— Start INFORMATION SHOWN —
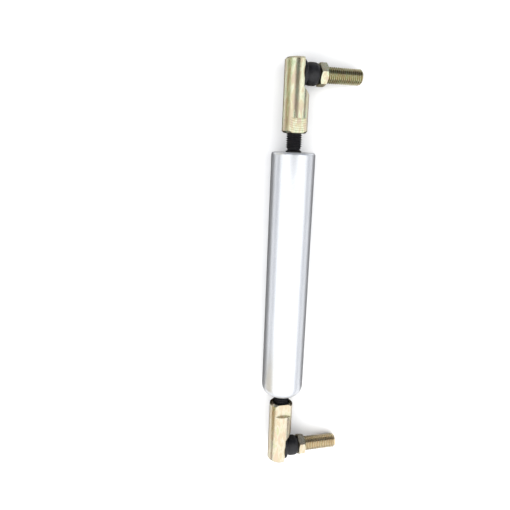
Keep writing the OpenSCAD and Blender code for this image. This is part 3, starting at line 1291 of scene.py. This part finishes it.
@dataclass(frozen=True)
class Studio:
    """A white table under a soft overhead light, and the camera above it.

    Angles are in degrees and lengths in metres, from the table and the strut's axis,
    which is at axis_x. The lens and its sensor are in millimetres.
    """

    axis_x: float
    beside: float = -0.02521
    along: float = 0.06527
    above: float = 0.26122
    yaw: float = 8.0
    pitch: float = 12.47
    lean: float = -6.21
    lens: float = 34.45
    sensor: float = 36.0
    clip: tuple[float, float] = (0.01, 50.0)
    table: float = 6.0
    tent: float = 3.2
    tent_height: float = 0.5
    tent_back: float = -1.25
    tent_watts: float = 58.0
    tent_colour: str = "#fffefa"
    room_colour: str = "#d6def4"
    room_strength: float = 0.3
    # each card's half width, near and far end and height
    roof_card: Card = (0.1, 0.077, 0.27, 0.31)
    # the tube and joint cards lie in the table and show only in reflections, as painted shade of
    # the table under the stay
    tube_card: Card = (0.05, -0.08, 0.07, 0.0006)
    joint_card: Card = (0.016, -0.15, 0.15, 0.0003)
    # the side cards, painted shade along the housings' edges in reflections: their distance from
    # the axis, their height and their reach along it
    side_away: float = -0.06
    side_height: float = 0.05
    side_reach: tuple[float, float] = (0.075, 0.13)

    def camera(self) -> None:
        """Sets the camera above the strut, looking down and a little along it."""
        data = bpy.data.cameras.new("camera")
        data.lens = self.lens
        data.sensor_width = self.sensor
        data.clip_start, data.clip_end = self.clip
        camera = bpy.data.objects.new("camera", data)
        camera.matrix_world = (
            Matrix.Translation((self.axis_x + self.beside, self.along, self.above))
            @ Matrix.Rotation(math.radians(self.yaw), 4, "Z")
            @ Matrix.Rotation(math.radians(-self.pitch), 4, "X")
            @ Matrix.Rotation(math.radians(self.lean), 4, "Z")
        )
        bpy.context.scene.collection.objects.link(camera)
        bpy.context.scene.camera = camera

    def floor(self) -> None:
        """Lays the white table under the stay."""
        shape = bmesh.new()
        bmesh.ops.create_grid(shape, x_segments=8, y_segments=8, size=self.table / 2)
        made("table", shape, [TABLE])

    def softbox(self) -> None:
        """Hangs the softbox that roofs the table, further to the lower end."""
        data = bpy.data.lights.new("softbox", "AREA")
        data.size = self.tent
        data.energy = self.tent_watts
        data.color = linear(self.tent_colour)[:3]
        lamp = bpy.data.objects.new("softbox", data)
        lamp.location = (self.axis_x, self.tent_back, self.tent_height)
        lamp.visible_camera = False
        bpy.context.scene.collection.objects.link(lamp)

    def card(self, name: str, low: Vector, high: Vector, finish: Finish) -> None:
        """Puts up a card that casts no shadow and shows in glossy reflections only.

        Args:
            name: The card's name.
            low: One corner, in metres.
            high: The corner across from it.
            finish: Its finish.
        """
        shape = bmesh.new()
        bmesh.ops.create_grid(shape, x_segments=2, y_segments=2, size=1.0)
        half = (high - low) / 2
        for vert in shape.verts:
            across = vert.co.x + 1
            along = vert.co.y + 1
            vert.co = low + Vector((half.x * across, half.y * along, half.z * across))
        card = made(name, shape, [finish])
        for ray in ("camera", "diffuse", "transmission", "shadow"):
            setattr(card, f"visible_{ray}", False)

    def cards(self) -> None:
        """Puts up a card over the stay for the camera's dark reflection, and painted shade in
        reflections: two cards under the stay and one beside each joint.
        """
        for name, size, finish in (
            ("roof_card", self.roof_card, CAMERA_AND_SHADE_CARD), ("tube_card", self.tube_card, CAMERA_AND_SHADE_CARD),
            ("joint_card", self.joint_card, GREY_SHADE_CARD),
        ):
            half, near, far, height = size
            low = Vector((self.axis_x - half, near, height))
            self.card(name, low, Vector((self.axis_x + half, far, height)), finish)
        side_x = self.axis_x + self.side_away
        for end in (End.LOWER, End.UPPER):
            near, far = sorted(end.value * reach for reach in self.side_reach)
            top = Vector((side_x, far, self.side_height))
            self.card(f"{end.label}_side_card", Vector((side_x, near, 0)), top, EDGE_SHADE_CARD[end])

    def build(self) -> None:
        """Sets up the light, the cards, the table and the camera."""
        scene = bpy.context.scene
        world = bpy.data.worlds.new("room")
        world.use_nodes = True
        feed(
            world.node_tree, world.node_tree.nodes["Background"],
            {"Color": linear(self.room_colour), "Strength": self.room_strength},
        )
        scene.world = world
        scene.view_settings.view_transform = "Standard"
        self.softbox()
        self.cards()
        self.floor()
        self.camera()


# ---------------- the finishes

STRUT_AXIS = strut_stand()
JOINT_AXIS = {end: ball_stand(end) for end in End}
ROLL = math.atan2(-JOINT_AXIS[End.UPPER].along.z, JOINT_AXIS[End.UPPER].along.x)

SILVER = SilverLacquer("silver_lacquer_sprayed")
UPPER_ZINC = YellowZinc(
    "yellow_zinc_upper", centre=tuple(JOINT_AXIS[End.UPPER].origin), roll=ROLL, mill_depth=6.0
)
# the lower joint has the same plating as the upper one; this copy is painted light: a little paler
# and warmer, with next to no painted shade in its thread roots
LOWER_ZINC_LIT_COPY = YellowZinc(
    "yellow_zinc_lower", gold="#b8ad92", green="#b3b193", pink="#bca997", pale="#c2baaa",
    root="#bfae8c", centre=tuple(JOINT_AXIS[End.LOWER].origin), roll=ROLL,
)
BLACKENED = BlackSteel("black_oxide_steel_turned")
# the tapped hole's inside: oiled steel, darkened further as painted shade in the hole
OILED_AND_SHADED_BORE = BlackSteel("tapped_bore_oiled", deep="#141312", dry="#2b2820", mark_mm=1.06)
RUBBER = MouldedRubber("chloroprene_moulded")
NITRILE = MouldedRubber("nitrile_moulded", deep="#101011", bloom="#1c1c1d", rough=(0.45, 0.65))
NYLON = Plastic(
    "glass_nylon_moulded", pale="#2a2a2c", deep="#1a1a1c", cloud_mm=0.5, rough=(0.5,), ior=1.53
)
ACETAL = Plastic("acetal_moulded", wax=0.2)
PTFE = Plastic("ptfe_pressed", pale="#e9e8e2", deep="#d6d4ca", rough=(0.45,), ior=1.38, wax=0.3)
SINTERED = SinteredSteel("steel_sintered")
STRUT_STEEL = BareSteel("bare_steel_blanked", axis=tuple(STRUT_AXIS.origin))
BALL_STEEL = {
    end: BareSteel(
        f"bare_steel_turned_{end.label}", axis=tuple(stand.origin),
        turn=(0.0, ROLL, math.radians(90)),
    )
    for end, stand in JOINT_AXIS.items()
}
TABLE = MattBoard("table_board_white_matt")
# a dark card seen only in reflections: the camera overhead, and painted shade of the table under
# the tube
CAMERA_AND_SHADE_CARD = MattBoard("card_flocked_black", pale="#2e291c", deep="#1e1a11")
# tinted cards seen only in reflections: painted shade along the housings' edges
EDGE_SHADE_CARD = {
    End.LOWER: MattBoard("card_tan_matt", pale="#c6b68c", deep="#b6a67c"),
    End.UPPER: MattBoard("card_cream_matt", pale="#ded5b6", deep="#cec5a6"),
}
# a grey card seen only in reflections: painted shade of the table under the joints
GREY_SHADE_CARD = MattBoard("card_grey_matt", pale="#9c968a", deep="#8c877c")


def main() -> None:
    """Builds the stay's sub-assemblies and the studio."""
    logging.basicConfig(level=logging.INFO, format="%(name)s %(message)s")
    Cylinder(STRUT_AXIS, "cylinder").build()
    RodAndPiston(STRUT_AXIS, "rod and piston").build()
    for end, zinc, body in ((End.UPPER, UPPER_ZINC, "rod"), (End.LOWER, LOWER_ZINC_LIT_COPY, "cylinder")):
        BallJoint(JOINT_AXIS[end], f"{end.label} joint", end, zinc, body).build()
    Studio(STRUT_AXIS.origin.x).build()


if __name__ == "__main__":
    main()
— End INFORMATION SHOWN —
■ **WHAT THE TASK ASKS**
From the listing above, copy every line that holds the string "finishes".

■ **EXERCISE OUTPUT**
Keep writing the OpenSCAD and Blender code for this image. This is part 3, starting at line 1291 of scene.py. This part finishes it.
# ---------------- the finishes